Two things. First, I think it's hilarious that the red planes (which, I presume, represent the opposing force to the gold planes) are simply the same sprite, just flipped upside down and re-coloured. Second, I never cease to be amazed at the Japanese fascination with simulating the War in the Pacific. It's one of the largest naval defeats their country ever suffered, but Japanese developers then make games like 1943, which are all about US war planes blowing up Zero fighters and sinking Japanese carriers and fighting the Battle of Midway. What's going on from a cultural perspective that keeps Japanese gamers buying these simulations?
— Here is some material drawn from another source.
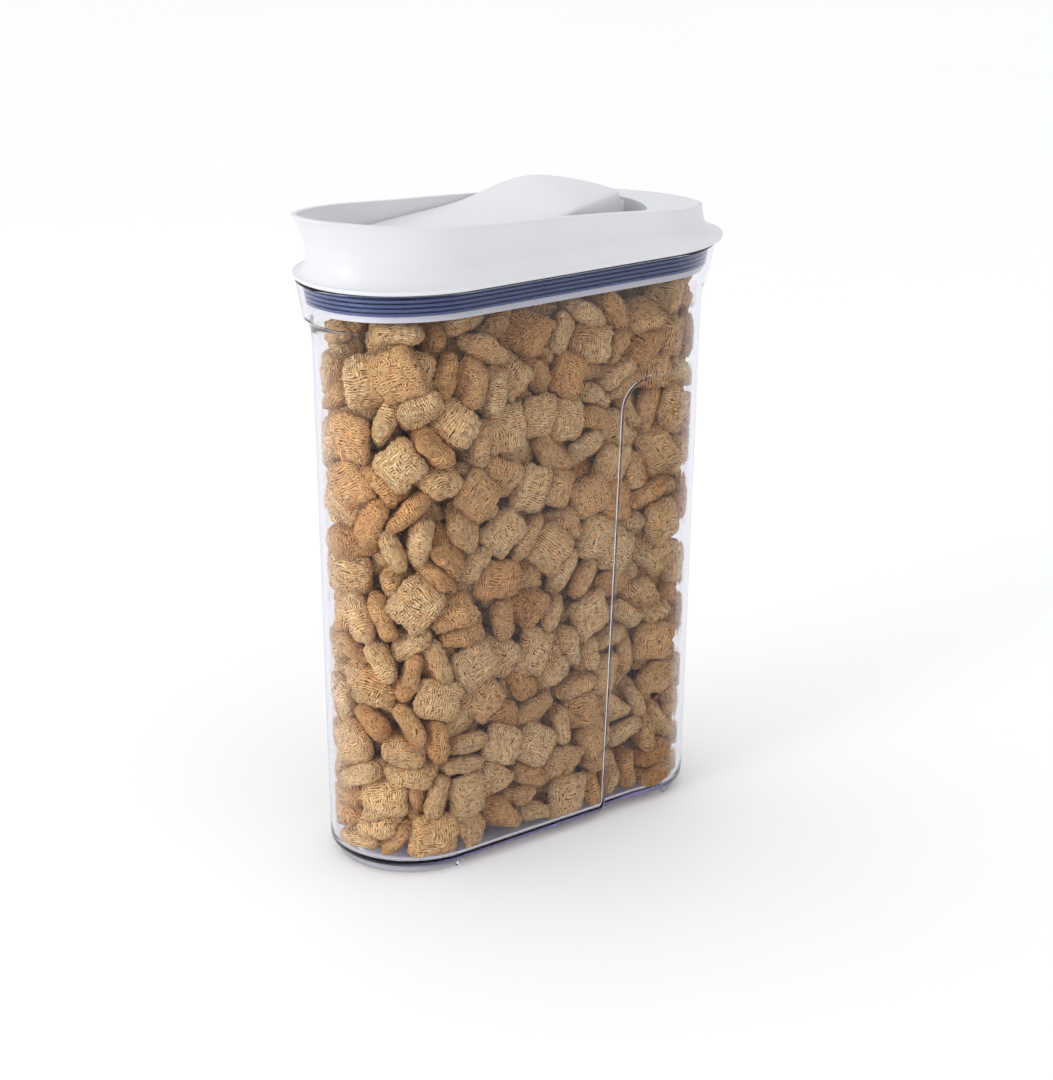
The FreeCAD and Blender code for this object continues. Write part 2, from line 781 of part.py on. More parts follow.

It can't all be "we're doing it for the larger international market", can it? :)

*huggles*
Areala

Every country tends to think of itself as the center of the universe, and Japan is no different.  A Japanese gamer interested in WWII aviation warfare is going to prefer a game set on the Pacific front over one set in the European theater, because it's part of their story - even if it's a story where they ended up losing.  It's the last modern war Japan played a significant part in, so if they ignore it simply because they weren't the winners, they're denying themselves quite a large chunk of history, and they'd probably have nothing but feudal warfare sims (WWI games are rare enough as it is - what was the last one you recall featuring Japanese forces?).  And besides, in games like this one, if they play well enough, they can always WIN the war.

PC wargames are generally geared towards people with an interest in history moreso than people wanting to stroke their nationalistic ego, anyway.  Many a wargame enthusiast will take up the cause of the Axis powers in a WWII sim simply because its the more difficult and interesting choice - likewise someone playing the side of the Confederacy in a Civil War sim.

As for simplistic videogames like 1942/3, however, you may be right that it was done at least in part to ensure that they could distribute the game worldwide without any changes - something that was done a lot back in the early arcade days, when most Japanese arcade games featured nothing but English text even though their native audience was unlikely to understand it completely.